A morte do jovem gerou dor e revolta
No dia 28 de agosto, a equipe de reportagem de AND foi ao acesso principal ao Morro Pavão-Pavãozinho, em Copacabana, de onde partiu uma manifestação de moradores contra a militarização. O destino final do ato foi o cemitério São João Batista, na Zona Sul da cidade, onde foi sepultado o corpo de Clayton da Silva Modesto, de 17 anos. O jovem despareceu depois de ser visto por moradores do Morro da Babilônia sendo levado sob custódia por policiais da UPP. Temendo que Clayton se tornasse mais um ‘Amarildo’, moradores do PPG e dos morros Babilônia e Chapéu Mangueira se entranharam na mata que cerca a favela a procura do rapaz.
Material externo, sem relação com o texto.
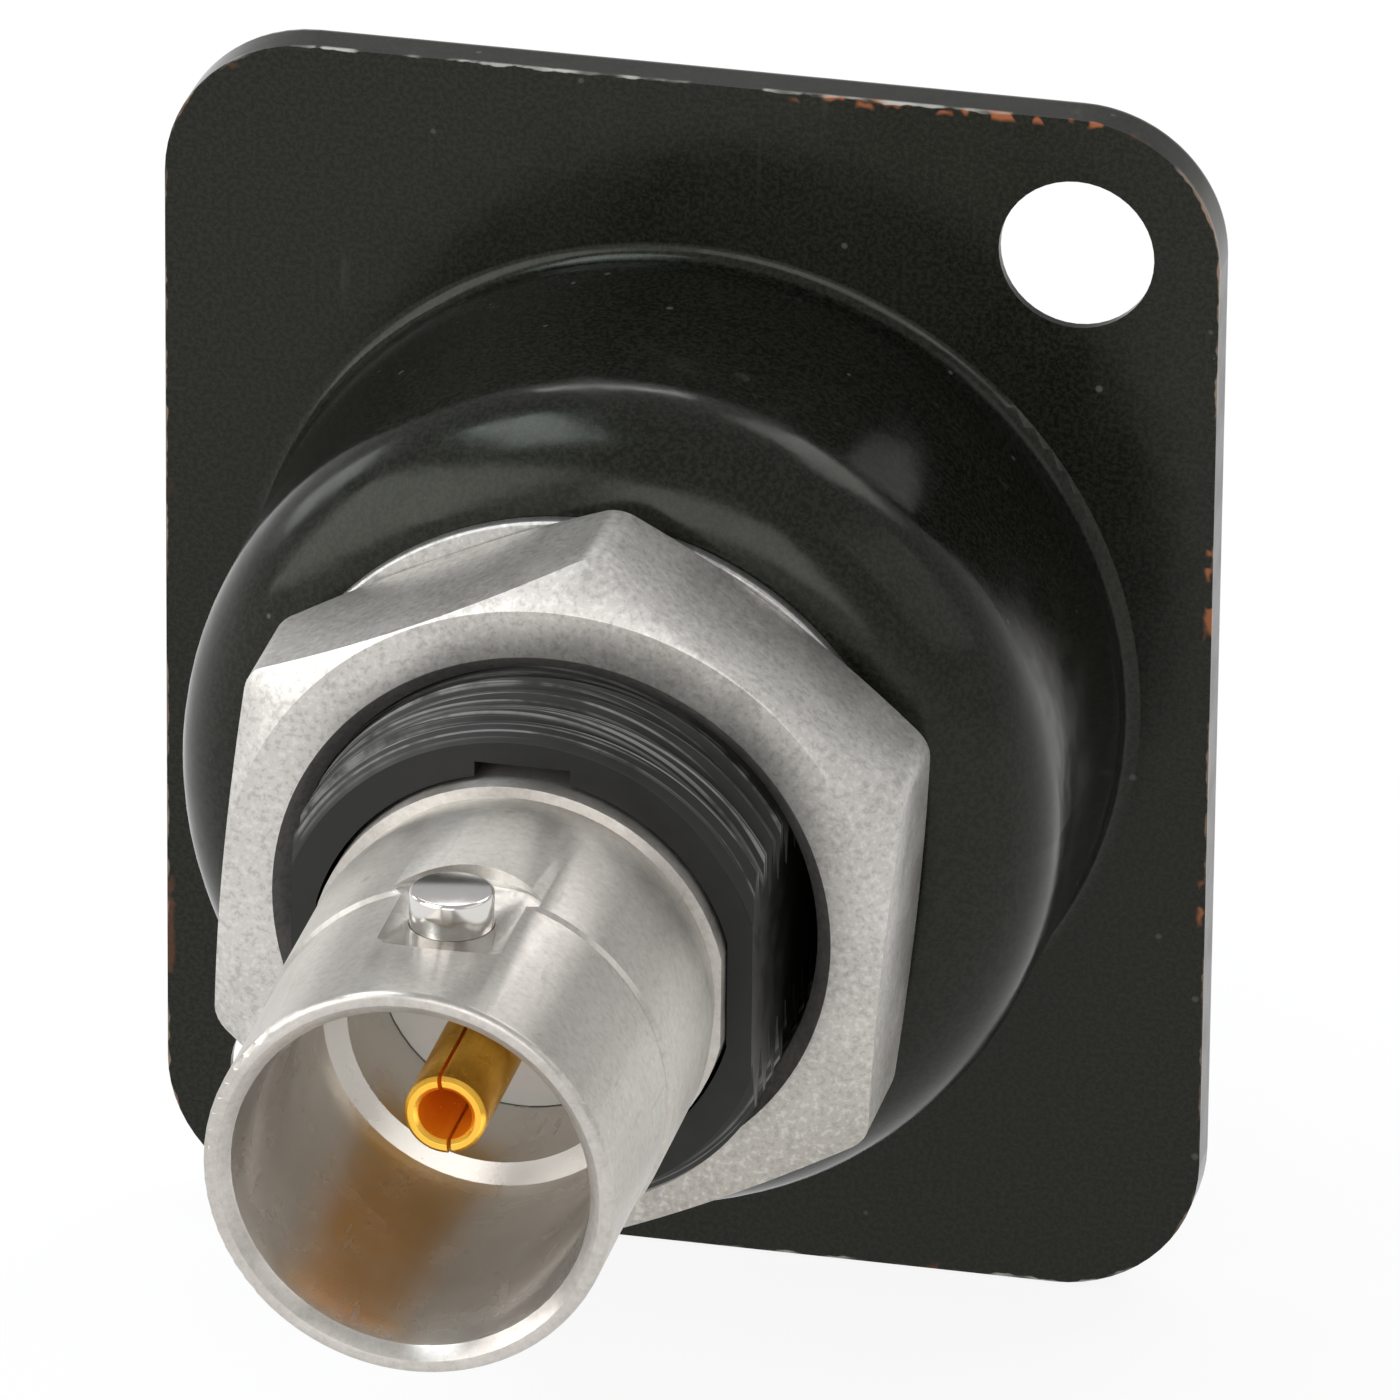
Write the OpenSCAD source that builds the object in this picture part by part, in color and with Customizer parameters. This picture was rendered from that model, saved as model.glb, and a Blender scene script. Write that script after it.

Lamentavelmente, o corpo de Clayton foi encontrado no dia 27 com sinais de tortura e um tiro na cabeça à queima roupa. Moradores de ambas as favelas acusam policiais pelo crime. No enterro de Clayton, sua avó Maria Margarida de Oliveira de 69 anos lamentou muito a morte de seu neto e se queixou da rotina de terror imposta aos moradores do Morro do Cantagalo por policiais da Unidade de Polícia Pacificadora.
— Eu falei pra eles [PMs] dentro da 13ª DP que eles não prestam. São bandidos de farda e carteira assinada. Essa polícia fez a nossa vida no morro ficar pior do que na época dos bandidos. Nós não aguentamos mais — protesta a avó de Clayton.